## Recorded data:
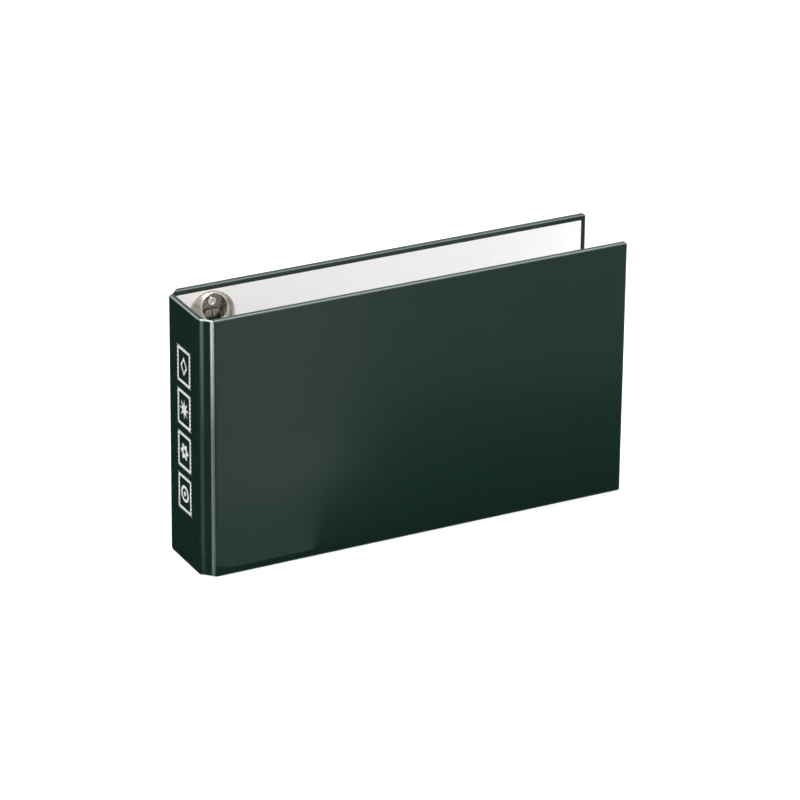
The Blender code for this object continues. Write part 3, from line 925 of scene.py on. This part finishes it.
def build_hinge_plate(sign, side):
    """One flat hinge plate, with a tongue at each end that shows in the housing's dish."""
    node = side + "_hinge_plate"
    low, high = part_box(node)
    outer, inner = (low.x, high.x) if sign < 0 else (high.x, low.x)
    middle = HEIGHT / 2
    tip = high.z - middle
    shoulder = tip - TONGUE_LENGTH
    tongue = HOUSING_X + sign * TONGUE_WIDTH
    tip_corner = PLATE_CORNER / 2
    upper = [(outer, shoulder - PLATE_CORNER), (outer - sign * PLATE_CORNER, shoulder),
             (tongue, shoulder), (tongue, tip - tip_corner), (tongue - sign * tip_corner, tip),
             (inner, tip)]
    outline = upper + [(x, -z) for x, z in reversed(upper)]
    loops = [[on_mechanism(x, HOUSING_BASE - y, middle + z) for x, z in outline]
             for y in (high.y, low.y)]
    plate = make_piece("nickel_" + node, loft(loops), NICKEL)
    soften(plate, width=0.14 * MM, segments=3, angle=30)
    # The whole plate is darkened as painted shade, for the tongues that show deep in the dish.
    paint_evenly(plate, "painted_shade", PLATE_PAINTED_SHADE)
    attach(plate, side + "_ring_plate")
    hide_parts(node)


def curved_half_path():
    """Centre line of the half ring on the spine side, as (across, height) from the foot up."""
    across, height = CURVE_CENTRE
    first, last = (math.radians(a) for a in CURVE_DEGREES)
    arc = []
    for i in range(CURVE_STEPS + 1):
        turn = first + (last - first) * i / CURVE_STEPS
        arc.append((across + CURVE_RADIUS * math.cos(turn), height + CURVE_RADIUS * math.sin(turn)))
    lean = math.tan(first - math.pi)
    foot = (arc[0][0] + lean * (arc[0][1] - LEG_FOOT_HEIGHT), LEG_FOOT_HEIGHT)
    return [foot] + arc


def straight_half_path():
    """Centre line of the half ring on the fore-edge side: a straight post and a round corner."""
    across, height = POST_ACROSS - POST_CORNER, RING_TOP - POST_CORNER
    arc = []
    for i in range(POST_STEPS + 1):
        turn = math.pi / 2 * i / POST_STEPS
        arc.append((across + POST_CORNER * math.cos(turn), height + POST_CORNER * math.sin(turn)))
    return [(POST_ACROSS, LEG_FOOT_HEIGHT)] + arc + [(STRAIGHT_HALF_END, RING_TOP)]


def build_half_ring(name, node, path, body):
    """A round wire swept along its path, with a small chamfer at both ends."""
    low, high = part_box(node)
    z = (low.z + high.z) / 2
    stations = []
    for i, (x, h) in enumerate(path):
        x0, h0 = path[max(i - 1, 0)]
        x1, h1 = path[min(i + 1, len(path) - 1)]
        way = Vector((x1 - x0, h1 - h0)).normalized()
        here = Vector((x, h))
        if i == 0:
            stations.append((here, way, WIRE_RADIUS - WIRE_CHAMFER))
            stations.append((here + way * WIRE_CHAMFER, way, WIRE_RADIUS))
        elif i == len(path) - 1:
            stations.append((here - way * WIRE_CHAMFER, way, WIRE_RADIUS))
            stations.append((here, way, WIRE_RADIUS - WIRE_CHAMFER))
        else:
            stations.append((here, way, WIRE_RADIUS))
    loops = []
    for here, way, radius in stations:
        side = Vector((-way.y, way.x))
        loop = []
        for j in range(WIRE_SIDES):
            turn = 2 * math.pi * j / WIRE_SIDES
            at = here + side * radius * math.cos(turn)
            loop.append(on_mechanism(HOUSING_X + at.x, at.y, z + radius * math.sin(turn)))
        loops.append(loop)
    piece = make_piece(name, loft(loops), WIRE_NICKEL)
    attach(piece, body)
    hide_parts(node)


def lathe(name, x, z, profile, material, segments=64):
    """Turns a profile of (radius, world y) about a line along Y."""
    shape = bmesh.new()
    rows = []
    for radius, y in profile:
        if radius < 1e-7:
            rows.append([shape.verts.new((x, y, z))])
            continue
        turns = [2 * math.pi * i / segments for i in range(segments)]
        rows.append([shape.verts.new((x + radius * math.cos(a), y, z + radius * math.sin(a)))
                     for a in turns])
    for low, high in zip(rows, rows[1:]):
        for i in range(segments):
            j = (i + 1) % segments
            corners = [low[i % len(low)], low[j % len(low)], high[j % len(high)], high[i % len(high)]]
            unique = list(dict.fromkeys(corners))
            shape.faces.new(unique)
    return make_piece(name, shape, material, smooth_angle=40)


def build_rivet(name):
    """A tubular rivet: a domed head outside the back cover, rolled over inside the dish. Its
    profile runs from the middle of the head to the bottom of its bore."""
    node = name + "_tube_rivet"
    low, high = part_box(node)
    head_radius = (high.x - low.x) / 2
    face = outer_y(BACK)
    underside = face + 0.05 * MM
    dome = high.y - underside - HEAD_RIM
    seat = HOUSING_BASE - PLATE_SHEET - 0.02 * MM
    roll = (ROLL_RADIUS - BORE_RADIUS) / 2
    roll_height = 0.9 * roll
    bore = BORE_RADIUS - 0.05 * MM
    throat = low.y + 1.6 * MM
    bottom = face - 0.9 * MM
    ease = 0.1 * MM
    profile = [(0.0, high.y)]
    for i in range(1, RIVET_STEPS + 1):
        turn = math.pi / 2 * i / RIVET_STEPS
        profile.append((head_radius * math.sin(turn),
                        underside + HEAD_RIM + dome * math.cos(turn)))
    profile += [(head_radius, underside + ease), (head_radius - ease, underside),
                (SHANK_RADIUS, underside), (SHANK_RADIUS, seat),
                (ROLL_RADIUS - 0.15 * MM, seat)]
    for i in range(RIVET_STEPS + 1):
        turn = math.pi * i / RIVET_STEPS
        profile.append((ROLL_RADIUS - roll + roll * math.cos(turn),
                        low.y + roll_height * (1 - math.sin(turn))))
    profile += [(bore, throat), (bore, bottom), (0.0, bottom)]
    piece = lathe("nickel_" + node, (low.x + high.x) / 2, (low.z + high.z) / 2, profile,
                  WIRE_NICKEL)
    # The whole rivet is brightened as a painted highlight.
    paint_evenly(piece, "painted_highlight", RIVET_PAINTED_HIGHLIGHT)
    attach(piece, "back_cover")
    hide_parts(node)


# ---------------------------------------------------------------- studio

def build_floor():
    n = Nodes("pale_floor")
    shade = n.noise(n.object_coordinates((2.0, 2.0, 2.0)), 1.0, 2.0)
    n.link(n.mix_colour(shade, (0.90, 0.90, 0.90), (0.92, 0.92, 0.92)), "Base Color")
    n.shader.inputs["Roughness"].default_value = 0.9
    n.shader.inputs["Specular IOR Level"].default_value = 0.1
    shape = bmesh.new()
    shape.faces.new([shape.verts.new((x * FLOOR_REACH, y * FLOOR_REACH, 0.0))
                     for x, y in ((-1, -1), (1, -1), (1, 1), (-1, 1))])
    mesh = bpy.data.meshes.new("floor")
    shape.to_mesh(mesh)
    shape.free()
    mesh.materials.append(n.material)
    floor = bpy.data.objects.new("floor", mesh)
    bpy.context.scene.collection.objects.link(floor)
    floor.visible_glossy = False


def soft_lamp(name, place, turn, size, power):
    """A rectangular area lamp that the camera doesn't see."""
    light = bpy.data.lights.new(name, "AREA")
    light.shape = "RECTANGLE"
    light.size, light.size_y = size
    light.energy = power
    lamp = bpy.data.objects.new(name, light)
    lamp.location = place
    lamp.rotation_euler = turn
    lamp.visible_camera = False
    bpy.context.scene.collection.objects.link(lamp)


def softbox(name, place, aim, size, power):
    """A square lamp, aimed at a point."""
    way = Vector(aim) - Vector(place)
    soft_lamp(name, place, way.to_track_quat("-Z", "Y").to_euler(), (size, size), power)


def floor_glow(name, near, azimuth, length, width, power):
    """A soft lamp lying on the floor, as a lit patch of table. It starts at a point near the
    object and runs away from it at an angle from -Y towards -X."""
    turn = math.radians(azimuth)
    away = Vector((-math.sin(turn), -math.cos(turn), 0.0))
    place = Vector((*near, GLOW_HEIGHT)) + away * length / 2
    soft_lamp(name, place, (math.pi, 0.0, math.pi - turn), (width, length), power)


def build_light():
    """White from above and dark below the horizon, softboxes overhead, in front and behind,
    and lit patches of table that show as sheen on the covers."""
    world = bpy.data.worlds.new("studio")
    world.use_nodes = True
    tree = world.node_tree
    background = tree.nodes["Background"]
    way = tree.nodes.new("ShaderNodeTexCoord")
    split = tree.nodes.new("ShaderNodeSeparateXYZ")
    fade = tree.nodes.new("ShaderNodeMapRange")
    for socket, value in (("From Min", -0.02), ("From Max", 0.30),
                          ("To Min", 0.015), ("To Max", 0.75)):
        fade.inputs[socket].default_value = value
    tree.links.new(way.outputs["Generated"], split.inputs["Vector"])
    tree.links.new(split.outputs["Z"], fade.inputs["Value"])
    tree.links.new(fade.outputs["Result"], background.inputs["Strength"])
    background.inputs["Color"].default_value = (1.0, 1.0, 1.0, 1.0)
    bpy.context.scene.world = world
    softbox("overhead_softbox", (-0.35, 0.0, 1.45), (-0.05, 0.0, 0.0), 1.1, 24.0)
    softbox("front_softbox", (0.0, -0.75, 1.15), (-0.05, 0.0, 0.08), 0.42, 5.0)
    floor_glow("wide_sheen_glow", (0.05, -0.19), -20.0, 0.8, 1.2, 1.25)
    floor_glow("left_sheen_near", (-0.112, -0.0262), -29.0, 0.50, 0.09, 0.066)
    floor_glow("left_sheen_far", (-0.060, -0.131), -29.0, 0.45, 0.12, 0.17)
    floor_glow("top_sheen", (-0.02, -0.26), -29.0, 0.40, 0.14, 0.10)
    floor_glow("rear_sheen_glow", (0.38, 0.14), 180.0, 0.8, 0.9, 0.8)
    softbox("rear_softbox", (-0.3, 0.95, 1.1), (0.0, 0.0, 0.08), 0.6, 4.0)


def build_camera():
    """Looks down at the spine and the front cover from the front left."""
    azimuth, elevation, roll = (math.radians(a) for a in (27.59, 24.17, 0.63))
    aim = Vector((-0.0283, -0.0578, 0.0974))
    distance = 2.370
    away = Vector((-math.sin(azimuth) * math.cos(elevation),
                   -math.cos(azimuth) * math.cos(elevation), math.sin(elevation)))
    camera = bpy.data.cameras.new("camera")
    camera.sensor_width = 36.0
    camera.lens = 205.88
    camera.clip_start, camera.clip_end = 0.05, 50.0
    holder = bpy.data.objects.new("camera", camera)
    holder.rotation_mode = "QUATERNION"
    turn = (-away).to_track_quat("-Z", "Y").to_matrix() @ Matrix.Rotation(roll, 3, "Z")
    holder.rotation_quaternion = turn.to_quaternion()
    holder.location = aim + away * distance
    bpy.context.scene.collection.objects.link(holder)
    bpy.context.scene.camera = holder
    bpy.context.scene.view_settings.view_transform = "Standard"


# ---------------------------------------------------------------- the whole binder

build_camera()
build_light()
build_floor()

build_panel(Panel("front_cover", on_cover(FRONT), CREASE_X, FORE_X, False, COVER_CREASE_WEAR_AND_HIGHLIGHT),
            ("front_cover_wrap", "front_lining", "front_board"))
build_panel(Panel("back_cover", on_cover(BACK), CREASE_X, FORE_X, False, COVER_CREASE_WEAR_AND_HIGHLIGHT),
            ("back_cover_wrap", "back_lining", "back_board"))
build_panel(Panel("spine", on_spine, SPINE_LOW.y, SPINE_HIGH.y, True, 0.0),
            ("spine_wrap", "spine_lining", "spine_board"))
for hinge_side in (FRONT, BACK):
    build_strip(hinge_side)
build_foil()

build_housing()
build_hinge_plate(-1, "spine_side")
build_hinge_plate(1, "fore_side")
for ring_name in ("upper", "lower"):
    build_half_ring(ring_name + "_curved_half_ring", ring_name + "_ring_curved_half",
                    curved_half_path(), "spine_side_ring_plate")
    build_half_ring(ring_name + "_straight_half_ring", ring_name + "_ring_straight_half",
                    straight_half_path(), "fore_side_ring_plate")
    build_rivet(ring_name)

## Exercise brief:
Transcribe, exactly and exclusively, the run of lines that opens with the line bearing "attach(piece, body)" and closes with the line bearing "return make_piece(name, shape, material, smooth_angle=40)".

## Response to this task:
    attach(piece, body)
    hide_parts(node)


def lathe(name, x, z, profile, material, segments=64):
    """Turns a profile of (radius, world y) about a line along Y."""
    shape = bmesh.new()
    rows = []
    for radius, y in profile:
        if radius < 1e-7:
            rows.append([shape.verts.new((x, y, z))])
            continue
        turns = [2 * math.pi * i / segments for i in range(segments)]
        rows.append([shape.verts.new((x + radius * math.cos(a), y, z + radius * math.sin(a)))
                     for a in turns])
    for low, high in zip(rows, rows[1:]):
        for i in range(segments):
            j = (i + 1) % segments
            corners = [low[i % len(low)], low[j % len(low)], high[j % len(high)], high[i % len(high)]]
            unique = list(dict.fromkeys(corners))
            shape.faces.new(unique)
    return make_piece(name, shape, material, smooth_angle=40)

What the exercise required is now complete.